Monday, May 25, 2009

The Vertical Challenge

I like nerds. I like sports. I make no secret of either of those facts. And tonight I had a date with a neuroscientist, and he suggested we go to the park to play catch. This should be a dream come true, but for some reason, I needed both Scarlet and Grayer to tell me how excited I should be about it. They were right, I should have been very excited about it, but for some reason, I couldn't really get pumped up. Have my expectations just been lowered by all the other disappointments? Or, (a very likely explanation) am I just looking forward more to John Boy being back in town?

While I was waiting for him at our designated location, a man about 60 with white hair parked in front of the bench I was sitting on, got out of the car, and said, "Are you waiting for me?"

"No," I answered. Because if this was somehow the Neuroscientist, I didn't want to admit who I was anyway.

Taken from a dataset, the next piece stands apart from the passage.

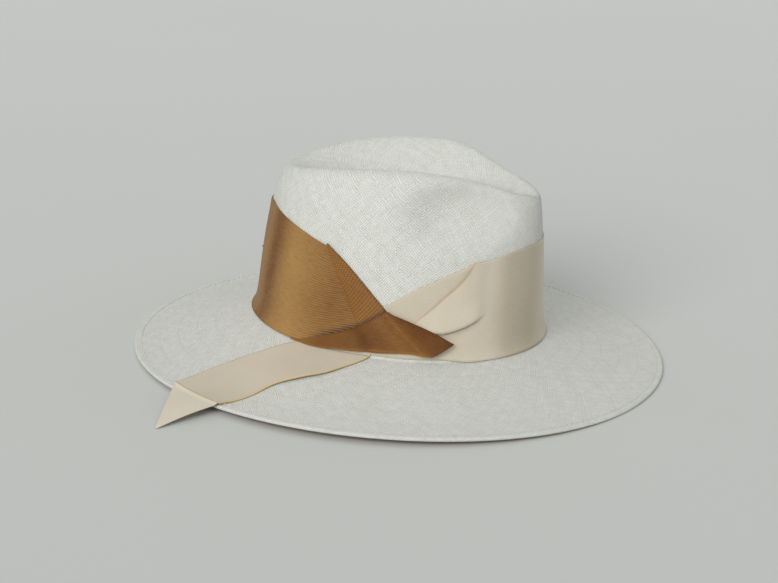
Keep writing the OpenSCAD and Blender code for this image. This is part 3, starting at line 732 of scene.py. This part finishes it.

"Oh, darn!" said the white haired man. It was then that the Neuroscientist walked up. I stood up, and immediately regretted it. The Neuroscientist is vertically challenged. I was definitely taller.

This is a phenomenon I've noticed about online dating. Men exaggerate their height. Unless they are over six feet tall, they add a few inches to their height on their profiles. I'm not an abnormally tall woman, but I have a few inches on both Scarlet and Grayer, and when I'm wearing heels, I appear to be a tall woman. I'm just not attracted to men who are shorter than me. It's awkward.

Not only am I taller than him, but I also have a better arm than than he does. That's nothing new, but when I asked John Boy why I'm still single, he answered that men could possibly be intimidated by me. I don't think I'm an intimidating person, but as he also pointed out, I go after nerds and the like, who are more likely to be intimidated by someone by me. So I wouldn't be surprised if I didn't get a call for a second date from the Neuroscientist, even if it did go well otherwise.

And by the way, on the way back by our meeting point, the white haired man was sitting there with a more age appropriate woman, chatting and drinking coffee. Clearly they were doing the same thing. It was really very sweet.